RR: Absolutely. Even before rap music was commercially recorded in 1979, it was already having an impact on the music produced by Latinos. Cuban legend La Lupe recorded a song called 'SoulSalsa' where she raps, and that was before 1979. She was living in the South Bronx back then (what a surprise). Sunshine Logroño was rapping on Puerto Rican TV in the 1980s. Some of the most popular Puerto Rican salsa, merengue and pop artists have recorded songs with rap artists or incorporated elements of hip hop into their music.

PA: What ways do Latin stereotypes permeate hip hop? Are Latin women reduced to video ho 'mamis'? How do Fat Joe and Big Pun and others play into these stereotypes and crass multiculturalism?
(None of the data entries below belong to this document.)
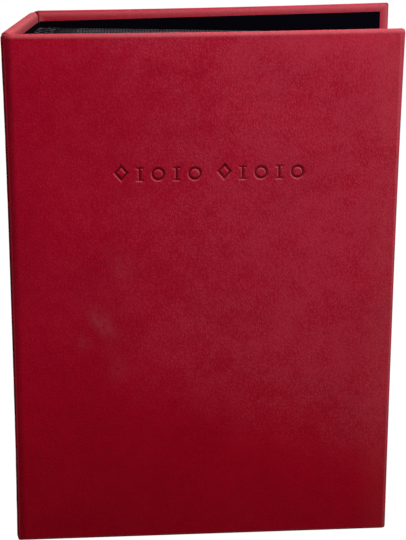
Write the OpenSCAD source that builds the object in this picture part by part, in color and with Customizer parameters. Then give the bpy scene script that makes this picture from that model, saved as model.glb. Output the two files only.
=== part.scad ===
// Padded slip-in photo album, standing on end with its covers ajar.
// Frame: x runs along the front cover from spine to fore edge, y from the front
// cover to the back cover, z up. The origin is under the middle of the bounding box.

/* [Case] */
// Height of the covers, foot to head
cover_h = 240; // [180:1:320]
// Width of each cover, from the spine's outer face to the fore edge
cover_w = 176; // [130:1:240]
// Depth of the spine, from outer face to outer face of the two covers
spine_w = 78; // [60:1:110]
// Thickness of the grey boards
board_t = 2.2; // [1.6:0.1:3]
// Thickness of the foam on each board's outer face
padding_t = 0.8; // [0.6:0.1:2]
// Thickness of the leatherette
skin_t = 0.5; // [0.4:0.05:0.8]
// Roundness of the padded edges
edge_r = 1.6; // [1.2:0.1:1.9]
// Roundness of the panels' corners, seen from the front
corner_r = 1.8; // [1.5:0.1:5]
// How far the leatherette is turned in over the inside of each board
turnin_w = 15; // [8:1:20]

/* [Lining] */
// Thickness of the black lining
lining_t = 0.3; // [0.2:0.05:0.5]
// Red border left between the lining and the edge of the board
lining_margin = 4.5; // [3:0.5:7]
// Red border beside the back cover's lining, at its fore edge
back_lining_side = 5.1; // [3:0.1:7]
// How far the back cover's hand-laid lining climbs towards its fore edge
lining_slant = 0.8; // [0:0.1:1.5]
// How far the covers' linings stop short of their spine side
lining_gap = 0.4; // [0.3:0.1:3]

/* [Joints between covers and spine] */
// Room between a cover's inside and the spine panel's nearest edge
joint_room = 1.2; // [1:0.1:4]
// Outer radius of the folded leatherette
fold_r = 1.2; // [1.2:0.1:1.6]
// How far the fold lies below the padded faces
joint_sink = 0.3; // [0.2:0.05:0.5]
// How far the fold stops short of the head and foot
joint_drop = 0.5; // [0.4:0.1:2]
// How far the spine panel stands out beyond the covers' outer corners
spine_proud = 1.0; // [0:0.1:1.2]
// Gap between the hinge line and the cover panel's edge
hinge_gap = 0.2; // [0.1:0.05:0.6]

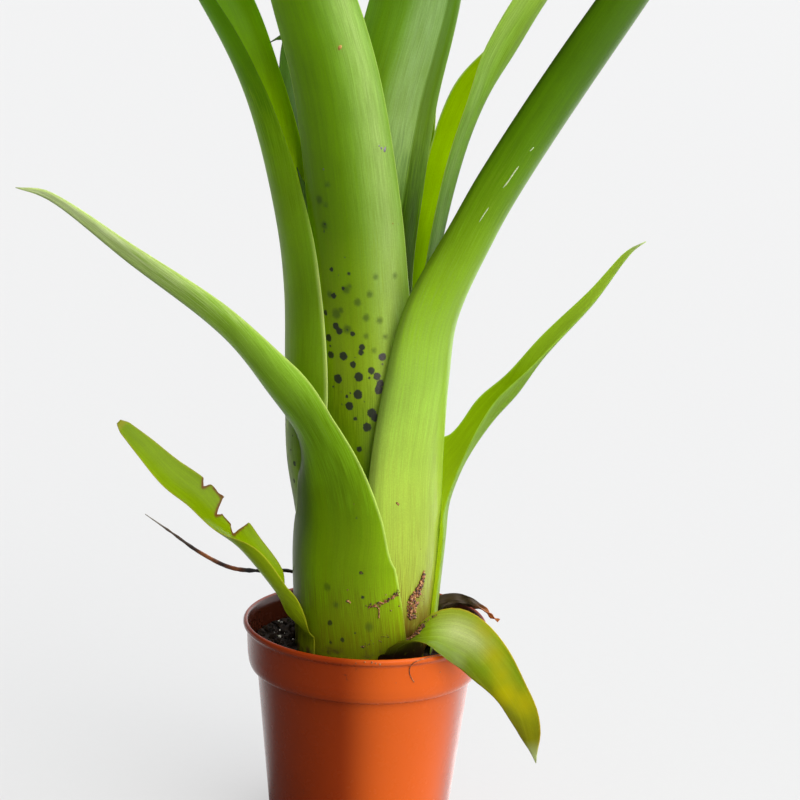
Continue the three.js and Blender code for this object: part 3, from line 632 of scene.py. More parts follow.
def leafSkin(leafName, leaf):
    look = {**leafLook, **leafTints.get(leafName, {})}
    skin = newMaterial(look["surface"] + leafName.title().replace("_", ""))
    marks = [title for title, key in leafMarks.items() if leaf.get(key)]
    level = {title: addNode(skin, "Attribute", attribute_name=title).outputs["Fac"]
             for title in ["along", "across", "acrossMm", "side", "margin", "left"] + marks}
    place = addNode(skin, "TexCoord").outputs["Object"]
    level["height"] = addNode(skin, "SeparateXYZ", {0: place}).outputs["Z"]
    lanes = addNode(skin, "CombineXYZ", {"X": level["acrossMm"], "Y": level["along"], "Z": level["side"]})
    for title, (size, detail, roughness) in look["patterns"].items():
        at, scale = place, 1 / mm
        if isinstance(size, tuple):
            stretch = (1 / size[0], 1 / size[1], 3)  # the two faces of a leaf differ
            at, size, scale = addNode(skin, "VectorMath", {0: lanes, 1: stretch}, operation="MULTIPLY"), 1, 1
        level[title] = addNode(skin, "TexNoise", {"Vector": at, "Scale": scale / size, "Detail": detail,
                                                  "Roughness": roughness})
    shift = look["veinShift"] * mm  # the colours of the outer face run up and down its veins
    shifted = addNode(skin, "Math", {0: level["veins"], 1: shift, 2: level["height"]}, operation="MULTIPLY_ADD")
    level["veinedHeight"] = addNode(skin, "Math", {0: shifted, 1: shift / 2}, operation="SUBTRACT")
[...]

RR: Stereotypes permeate commercial hip hop music, generally speaking. African American men and women get stereotyped. Its no surprise that the same thing gets done to Latinas as 'video ho mamis.' Its also no surprise that Latino artists have it done to them and/or do it to themselves. The market in general (since this goes way beyond hip hop) usually thrives on selling stereotypes.

PA: You note that Puerto Ricans and Blacks in New York often faced the same socio-economic conditions in which hip hop emerged. How have New York’s resource and political struggles between Blacks and Puerto Ricans shaped or been played out in hip hop (if the have)?

RR: Hip hop has been a space of both cooperation and conflict between African Americans and Puerto Ricans. Some of the conflicts between both groups have been played out within hip hop, but some of the points of commonalty and solidarity have been proposed from within hip hop and then spread out to the larger cultural and political realm. So it has gone both ways.